Ok, we're going to need:

two identical kayaks
two kayakers (twins would be best)
two digital rectal thermometers
two cases of beer


----------



## jeffsssmith (Mar 31, 2007)

Rectal thermometers with satellite uplink


----------



## sealion (Oct 13, 2008)

Another source of ice, in 15# blocks, no less, is Moab. A local company makes the ice for the river outfitters, and sells at all the local stores- City Market has many ice chests that Doles(the ice company) fills twice a day in jeep and river seasons. Also ice there year round for you off season boaters. 50% bigger blocks and clear. As someone who lives out of a cooler 5 months of the year, Doles ice, and some liquor stores in Blythe, California, have The Best Ice. The clear stuff in Flag sounds similar.

By the way, I am a drainer, cooler nazi. I work in the Mojave desert, and do everything to make ice last. Drinks to go in the cooler spend the night out and go in before the sun hits them, drain in a.m. and in the evening if its the hot time of year, keep cooler off the ground, keep a insulator inside the cooler on top of the food so as food volume shrinks, insulator sits between lid and food, so ice cools smaller volume, open seldom, yada yada yada. 

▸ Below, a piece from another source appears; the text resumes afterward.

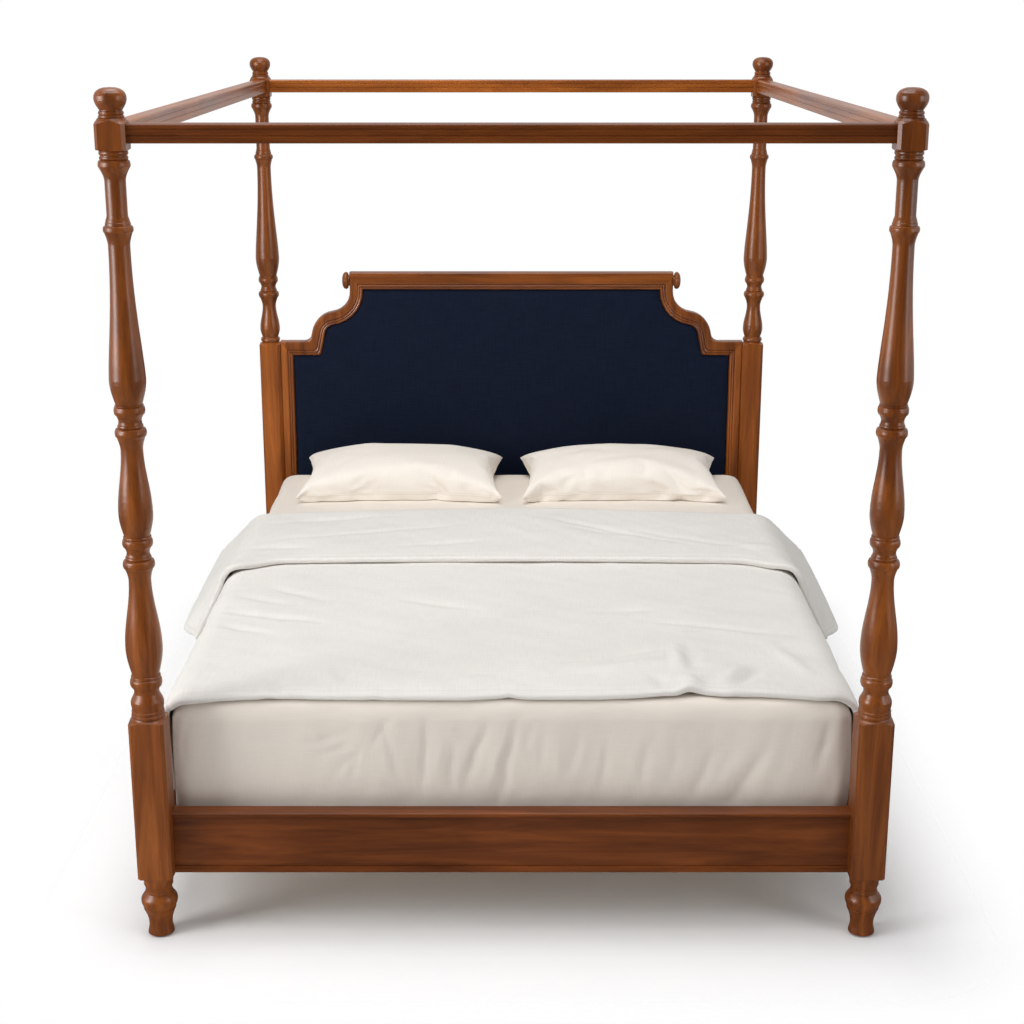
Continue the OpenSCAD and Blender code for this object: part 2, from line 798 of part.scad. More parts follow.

I am putting big money on the results showing draining wins if you want to keep food cool and non-poisonous.


----------



## BCJ (Mar 3, 2008)

I'm a drainer too, except that I use re-freezable water containers a lot which trap the water. Anything less than a Grand Canyon trip, however, and it works good enough. On a Grand trip though, draining makes the ice last longer. Water absorbs more BTUs than air. (But also HOLDS onto those BTUs longer than air so, heck, what to do?)


----------



## Avatard (Apr 29, 2011)

I'll say it again. Draining a cooler adds heat.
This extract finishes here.